Roger Kimball Roger Kimball

Why can’t Democrats speak frankly about Iran?

iranians
(Getty)

The manicured grounds of Harvard University are tranquil. Ditto the expensive quads of Yale, Princeton, Columbia and Stanford. All across the fruited plain, the self-denominated paragons of virtue who just yesterday sported “Free Palestine” buttons and joined in “No Kings” rallies are greeting today’s greatest enormity – the slaughter of tens of thousands of Iranian citizens by their insane Islamicist government – with the repetition of that hit by Simon and Garfunkel: “The Sounds of Silence.”

Or, as the headline of a story in National Review put it: “Iranian Civilians Are Being Massacred to the Sound of Progressive Silence.”

Accurate numbers are hard to come by since the murderous Islamic regime in Iran has shut down public access to the internet. Elon Musk has once again come to the rescue with free Starlink service, but people access it at their peril. Latest estimate I have seen is 20,000 dead. That’s 20,000 people shot or hanged in cold blood for protesting against the cruel theocratic madmen who have been running Persia since 1979 when the Ayatollah Khomenei returned from Paris to install his intolerant reign of sexual apartheid and religious fanaticism.

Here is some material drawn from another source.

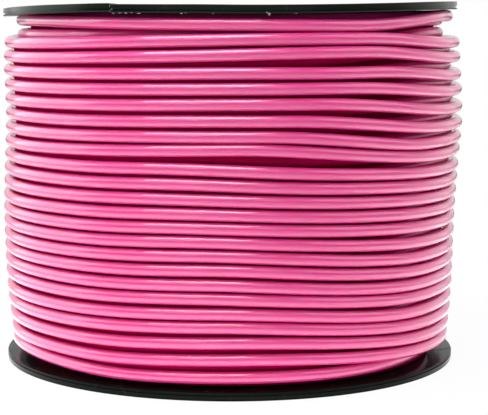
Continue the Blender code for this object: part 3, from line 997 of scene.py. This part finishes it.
def makeFlash():
    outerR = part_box("upper_flange")[1].x / mm
    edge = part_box("upper_flange")[1].z / mm - flange["rimHeight"]
    rng = random.Random(flash["seed"])
    shape = bmesh.new()
    places = [(angle, length, tall, -drop, 1.0) for angle, length, tall, drop in flash["bits"]]
    places += [(*mark, flash["markThickness"]) for mark in flash["marks"]]
    angle, length, tall, drop = flash["gate"]
    places.append((angle, length, tall, -drop, flash["gateThickness"]))
    for angle, length, tall, rise, thick in places:
        blob = bmesh.ops.create_icosphere(shape, subdivisions=2, radius=flash["blobRadius"] * mm)["verts"]
        for vert in blob:
            vert.co *= 1.0 + rng.uniform(-flash["ragged"], flash["ragged"])
        bmesh.ops.scale(shape, vec=(flash["thickness"] * thick, length, tall), verts=blob)
        place = outward(angle) * (outerR - flash["sunk"])
        warp = rimWarp(place * mm, outerR * mm) / mm - flange["upperThicker"]
        turn = Matrix.Rotation(math.radians(angle - 90.0), 3, "Z")
        bmesh.ops.rotate(shape, cent=(0, 0, 0), matrix=turn, verts=blob)
        bmesh.ops.translate(shape, vec=(place + Vector((0, 0, edge + rise + warp))) * mm, verts=blob)
    bmesh.ops.recalc_face_normals(shape, faces=shape.faces[:])
    torn = makePlasticMaterial("tornPlastic")
    piece = newPiece("rim_flash", toMesh(shape, "rim_flash"), torn)
    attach(piece, "root")


makeFlash()

# the barrel and the line's first end keep their solids, and get their looks here
tailMaterial = makeLineMaterial("pinkLineTail")
for node, material in (("winding_barrel", barrelPlastic), ("line_start_tail", tailMaterial)):
    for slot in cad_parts[node].material_slots:
        slot.material = material
print("flash and bare solids ready")


stage = {
    "floorSize": 6.0,  # metres
    "floorBelow": 0.05,
    "floorColour": (0.88, 0.88, 0.88),
    "cameraWhite": 0.95,  # how much of the floor is plain white to the camera, close to the spool
    "whiteReach": (0.07, 0.17),  # metres: and from where to where it turns all white
    # strengths of the room: in front, at the sides, and what is added straight behind,
    # where only the winding's edges reflect it
    "frontDim": 0.12,
    "worldBright": 0.52,
    "behindBright": 0.3,
    "overheadShare": 0.25,
    # along which part of each direction they change
    "frontToSide": (-0.9, 0.25),
    "sideToOverhead": (0.15, 0.75),
    "sideToBehind": (0.35, 0.85),
}


def makeFloor():
    shape = bmesh.new()
    bmesh.ops.create_grid(shape, x_segments=1, y_segments=1, size=stage["floorSize"] / 2)
    bmesh.ops.translate(shape, vec=(0, 0, -stage["floorBelow"] * mm), verts=shape.verts[:])
    floor = bpy.data.objects.new("floor", toMesh(shape, "floor"))
    scene.collection.objects.link(floor)
    material = bpy.data.materials.new("whiteSweep")
    material.use_nodes = True
    tree = material.node_tree
    tree.nodes.clear()
    out = tree.nodes.new("ShaderNodeOutputMaterial")
    paper = addNode(tree, "ShaderNodeBsdfDiffuse", Color=(*stage["floorColour"], 1.0))
    white = addNode(tree, "ShaderNodeEmission", Strength=1.0)
    rays = tree.nodes.new("ShaderNodeLightPath")
    seen = mathNode(tree, "MAXIMUM", rays.outputs["Is Camera Ray"], rays.outputs["Is Transmission Ray"])
    places = tree.nodes.new("ShaderNodeTexCoord")
    away = addNode(tree, "ShaderNodeVectorMath", operation="LENGTH")
    tree.links.new(places.outputs["Object"], away.inputs[0])
    plain = mapRange(tree, away.outputs["Value"], *stage["whiteReach"], stage["cameraWhite"], 1.0)
    share = mathNode(tree, "MULTIPLY", seen, plain)
    mix = tree.nodes.new("ShaderNodeMixShader")
    tree.links.new(share, mix.inputs["Fac"])
    tree.links.new(paper.outputs["BSDF"], mix.inputs[1])
    tree.links.new(white.outputs["Emission"], mix.inputs[2])
    # from underneath the floor isn't there, so that the spool's underside can be seen
    side = tree.nodes.new("ShaderNodeNewGeometry")
    clear = tree.nodes.new("ShaderNodeBsdfTransparent")
    eitherSide = tree.nodes.new("ShaderNodeMixShader")
    tree.links.new(side.outputs["Backfacing"], eitherSide.inputs["Fac"])
    tree.links.new(mix.outputs["Shader"], eitherSide.inputs[1])
    tree.links.new(clear.outputs["BSDF"], eitherSide.inputs[2])
    tree.links.new(eitherSide.outputs["Shader"], out.inputs["Surface"])
    floor.data.materials.append(material)


def makeWorld():
    world = bpy.data.worlds.new("studio")
    scene.world = world
    world.use_nodes = True
    tree = world.node_tree
    tree.nodes.clear()
    out = tree.nodes.new("ShaderNodeOutputWorld")
    room = addNode(tree, "ShaderNodeBackground", Color=(1, 1, 1, 1))
    backdrop = addNode(tree, "ShaderNodeBackground", Color=(1, 1, 1, 1), Strength=1.0)
    places = tree.nodes.new("ShaderNodeTexCoord")
    split = tree.nodes.new("ShaderNodeSeparateXYZ")
    tree.links.new(places.outputs["Generated"], split.inputs["Vector"])
    # the room is dim on the camera's side, where the studio is dark, and white at the sides and behind
    strengths = (stage["frontDim"], stage["worldBright"])
    depth = mapRange(tree, split.outputs["Y"], *stage["frontToSide"], *strengths)
    overhead = mapRange(tree, split.outputs["Z"], *stage["sideToOverhead"], 1.0, stage["overheadShare"])
    behind = mapRange(tree, split.outputs["Y"], *stage["sideToBehind"], 0.0, stage["behindBright"])
    sideways = mathNode(tree, "MULTIPLY", depth, overhead)
    tree.links.new(mathNode(tree, "ADD", sideways, behind), room.inputs["Strength"])
    rays = tree.nodes.new("ShaderNodeLightPath")
    seen = mathNode(tree, "MAXIMUM", rays.outputs["Is Camera Ray"], rays.outputs["Is Transmission Ray"])
    mix = tree.nodes.new("ShaderNodeMixShader")
    tree.links.new(seen, mix.inputs["Fac"])
    tree.links.new(room.outputs["Background"], mix.inputs[1])
    tree.links.new(backdrop.outputs["Background"], mix.inputs[2])
    tree.links.new(mix.outputs["Shader"], out.inputs["Surface"])


# brightness is what a white card would reflect: 1 is white
lamps = {
    "overheadBox": {"place": (-58, -118, 342), "aim": (-15, -20, 60), "size": (240, 150), "brightness": 7.3},
    "windowGlow": {"place": (-290, -203, 317), "aim": (0, -20, 45), "size": (640, 220), "brightness": 1.2},
    "frontGlow": {"place": (10, -490, 420), "aim": (0, 0, 50), "size": (480, 220), "brightness": 1.0},
    "rightFrontGlow": {"place": (212, -271, 345), "aim": (0, 0, 55), "size": (300, 330), "brightness": 0.4},
    "rightTopGlow": {"place": (350, -62, 327), "aim": (10, 0, 50), "size": (360, 300), "brightness": 1.2},
    "frontStrip": {"place": (0, -1250, 150), "aim": (0, 0, 60), "size": (2200, 320), "brightness": 0.4},
    "leftBox": {"place": (-420, 120, 200), "aim": (0, 0, 50), "size": (560, 360), "brightness": 1.65},
    "rightBox": {
        "place": (430, 210, 130), "aim": (0, 0, 50), "size": (420, 260), "brightness": 0.5,
        "tint": (1, 0.97, 0.92),
    },
    "backBox": {"place": (0, 420, 400), "aim": (0, 0, 50), "size": (700, 260), "brightness": 2.0},
    "sweepGlow": {
        "place": (-36.5, -12, 0.3), "aim": (-36.5, -12, 500), "size": (176, 176), "brightness": 0.7,
        "shape": "DISK",
    },
    "rightGlow": {"place": (112, 0, 0.3), "aim": (112, 0, 500), "size": (110, 150), "brightness": 0.85},
}


def makeLamp(name, spec):
    data = bpy.data.lights.new(name, "AREA")
    data.shape = spec.get("shape", "RECTANGLE")
    data.size, data.size_y = (side * mm for side in spec["size"])
    data.energy = spec["brightness"] * math.pi * data.size * data.size_y
    data.color = spec.get("tint", (1, 1, 1))
    lamp = bpy.data.objects.new(name, data)
    scene.collection.objects.link(lamp)
    lamp.location = Vector(spec["place"]) * mm
    heading = (Vector(spec["aim"]) - Vector(spec["place"])).normalized()
    lamp.rotation_euler = heading.to_track_quat("-Z", "Y").to_euler()
    lamp.visible_camera = False


makeFloor()
makeWorld()
for lampName, lampSpec in lamps.items():
    makeLamp(lampName, lampSpec)
scene.view_settings.view_transform = "Standard"
print("stage and light ready")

The only Democrats who seem willing to mention the plight of Iran’s protesters do so in order to compare what’s happening in Tehran to the ongoing anti-Trump brouhaha in Minneapolis – with the inevitable hashtag: “end authoritarianism.” “In Iran, brave protesters confront a far-right theocratic regime,” wrote Ken Martin, the chair (don’t call him man) of the Democratic party, on social media. “Here at home, tens of thousands are marching after the fatal ICE shooting of Renee Good – demanding justice, transparency and an end to an unchecked federal force that takes lives and tears families apart.” In case his moral equivalence wasn’t sufficiently odious the first time, Martin doubled down on Twitter/X: “If comparing the US to Iran makes you angry, ask why. Killing protesters. Crushing dissent. Kidnapping and disappearing legal citizens. Ignoring courts. Threatening critics. That’s authoritarian behavior – anywhere.” 

Let’s not waste time explaining to Ken how the situation in Iran and Minnesota are not in any meaningful way similar. A more interesting comparison might be between the revolutionaries of 1970s Iran and the anti-ICE radicals of Minnesota today – two lots of fanatical zealots, hellbent on imposing their warped ideologies on everybody else. 

And remember how the New York Times greeted the news of the fall of the Shah and the advent of Khomenei’s Shia insanity? Writing in our fish-wrap of record, Richard Falk said the Khomenei represented “Islam’s finest hour” and “a new model of popular revolution based, for the most part, on nonviolent tactics.” “Iran,” he concluded, “may yet provide us with a desperately needed model of humane government for a third-world country.” How has that story aged? Compare these images of pre- and post-Islamic societies.

Meanwhile, major news outlets, including the Times have maintained a vow of omertà on the desperate plight of the Iranians. Images have leaked out of Iran of streets full of body bags. Were this happening in Gaza, every keffiyeh-wearing liberal would be wailing about the injustice of the IDF (which, by the way, has conducted its operation in Gaza with the lowest number of civilian casualties on record for such urban warfare) and the front pages of every liberal paper would be occupied by the gruesome images. 

The writer J.K. Rowling, who has emerged as a voice of sanity on so many issues, got it exactly right: “If you claim to support human rights,” she said on X, “yet can’t bring yourself to show solidarity with those fighting for their liberty in Iran, you’ve revealed yourself. You don’t give a damn about people being oppressed and brutalised so long as it’s being done by the enemies of your enemies.” Foppish actors like Matt Damon and Mark Ruffalo prace about wearing a “Be Good” pin to honor the activist who was shot while ramming her car into an ICE agent in Minneapolis. But on the slaughter of Iranians? Crickets. The Great Satan is Trump’s America, of course, not the murderous regime of the mullahs.

Meanwhile, where is Donald Trump? It’s been widely reported that the US has moved massive assets, including six B-2 bombers and a number of aerial tankers, to within striking distance of Iran. Some sort of action is anticipated, by the mullahs and their death squads as much as by the public. Islamophobes of the world, Unite! When the action comes it will, I predict, be devastating for that horrible, life-denying form of religious perversion. Patience is hard to maintain while hundreds of innocent civilians are being mowed down nightly. But patience is necessary. The worst thing would be to emulate Jimmy Carter and botch the operation. I looked up the word “half-cocked”: “only partly ready; poorly prepared: half-cocked solutions often change things for the worse.” Keep it in mind.